Mr Rooney argued that the High Court had failed to address his essential point. We consider that in substance Robertson J did address that point. The Culhams asserted at the trial that rodent damage to electrical wiring was the cause of the fire. Lumley contended, although it had no onus of proof, that "hot work" during the construction was the cause. The Judge held that neither of these contentions as to probable cause had been proved. Mr Rooney argued that in these circumstances, with no other specific cause asserted on either side, his clients had established that the fire was unrelated to the construction work. We cannot accept that proposition; nor do we consider the issue is one which qualifies for a second appeal.

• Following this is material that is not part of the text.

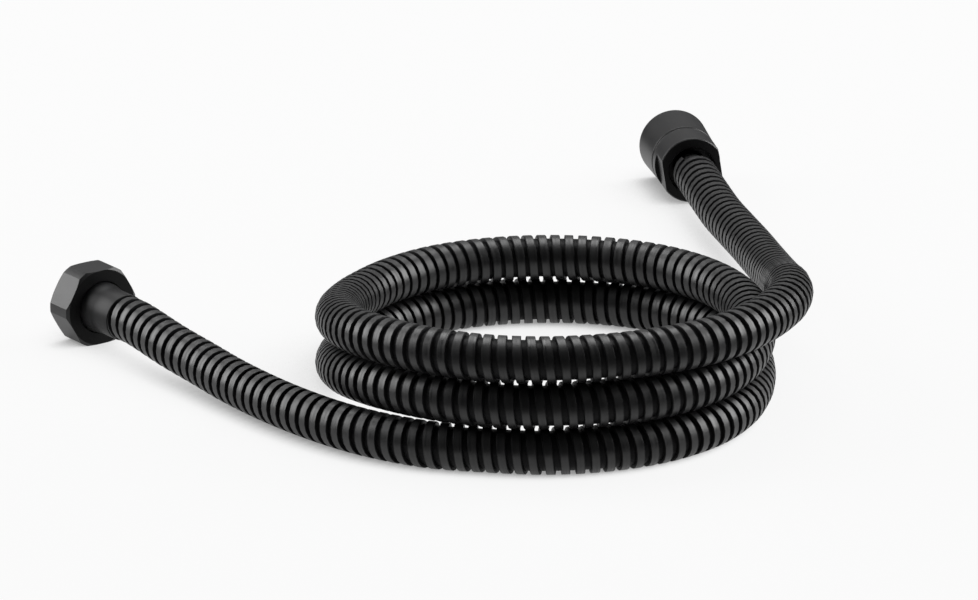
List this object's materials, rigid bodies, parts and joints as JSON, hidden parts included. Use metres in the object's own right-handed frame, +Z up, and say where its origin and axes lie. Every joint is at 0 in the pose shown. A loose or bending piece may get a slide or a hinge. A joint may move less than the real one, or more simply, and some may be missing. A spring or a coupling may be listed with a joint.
{
  "type": "flexible shower hose",
  "caption": "Black spiral wound metal shower hose, loosely coiled, with a hexagon swivel nut at the wall end and a conical swivel nut at the handset end.",
  "frame": {"origin": "middle of the bounding box, on the floor that the coiled hose lies on", "axes": "+Z up; the handset end lies towards +Y and the wall end towards -X; the coil is on the -Y side"},
  "size_m": [0.2326, 0.2986, 0.0418],
  "materials": {
    "black_jacket": "satin black coating on wound steel strip",
    "black_fittings": "satin black coating on brass",
    "bare_brass": "turned, bare",
    "black_rubber": "matte"
  },
  "bodies": {
    "hose": {"outer_jacket": "black_jacket", "inner_hose": "black_rubber", "wall_nipple": "bare_brass", "wall_ferrule": "black_fittings", "handset_nipple": "bare_brass", "handset_ferrule": "black_fittings"},
    "wall_nut": {"wall_nut": "black_fittings", "wall_washer": "black_rubber"},
    "handset_nut": {"handset_nut": "black_fittings", "handset_washer": "black_rubber"}
  },
  "joints": [
    {"name": "wall_nut_swivel", "type": "hinge", "parent": "hose", "child": "wall_nut", "pos_m": [-0.10025, -0.02456, 0.0118], "axis": [0.6, -0.8, 0], "continuous": true},
    {"name": "handset_nut_swivel", "type": "hinge", "parent": "hose", "child": "handset_nut", "pos_m": [0.08495, 0.11634, 0.0115], "axis": [0.181, -0.9835, 0], "continuous": true}
  ]
}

The Culhams carried the onus of establishing on the evidence that no aspect of the construction work had caused the fire. Their rodent contention was not accepted. The fact that the Judge did not accept Lumley's "hot work" theory did nothing to assist the Culhams to establish what they had to establish. In the view of both Judges below, they were unable to exclude all aspects of the construction work as causative of the fire. The point essentially was and remains one of sufficiency of evidence. It involves no general or important issue concerning s11. It is unsuitable for a second appeal and, in any event, we consider the appellants' prospects of success are insufficient to warrant the grant of leave.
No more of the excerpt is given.